EU Regulations Choking Crypto Startups, Pushing Tokenization to US and AI, Says Brickken CEO
Edwin Mata, CEO of tokenization platform Brickken, argues that EU regulations, particularly MiCA, are stifling local startups while the US and AI-driven automation will dominate the future of tokenized finance. He projects that Wall Street will run entirely on blockchain by 2030, with terms like "Web3" fading as traditional finance integrates blockchain for settlements and payments. Mata cites examples like BlackRock's BUIDL fund and Bullish's $4.2 billion acquisition of Equiniti, aiming to put shares directly on-chain. He warns that Europe's expensive, slow compliance rules favor legacy banks and force startups to relocate to UAE or Southeast Asia. Additionally, Mata predicts AI agents will soon replace human decision-makers in asset onboarding and liquidity sourcing.
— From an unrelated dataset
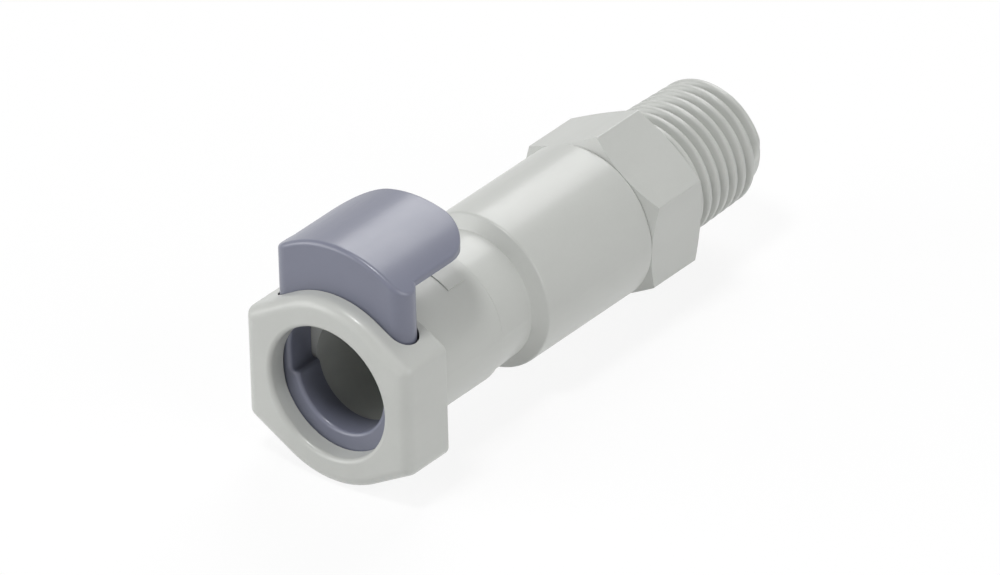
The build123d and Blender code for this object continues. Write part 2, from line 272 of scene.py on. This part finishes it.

France-based Ledger CTO Charles Guillemet echoed these criticisms, noting that EU rules unintentionally benefit traditional financial institutions. Meanwhile, Securitize CEO Carlos Domingo at ETHConf suggested tokenized equities could grow the RWA market from $30 billion to $5 trillion.
Key facts
- Edwin Mata says EU’s MiCA framework protects legacy banks by burdening startups.
- He predicts Wall Street will run entirely on blockchain by 2030.
- Brickken integrates AI agents to automate asset onboarding and liquidity sourcing.
- Bullish's $4.2B Equiniti acquisition targets on-chain share recordkeeping.
- Securitize CEO sees tokenized equities growing RWA market to $5 trillion.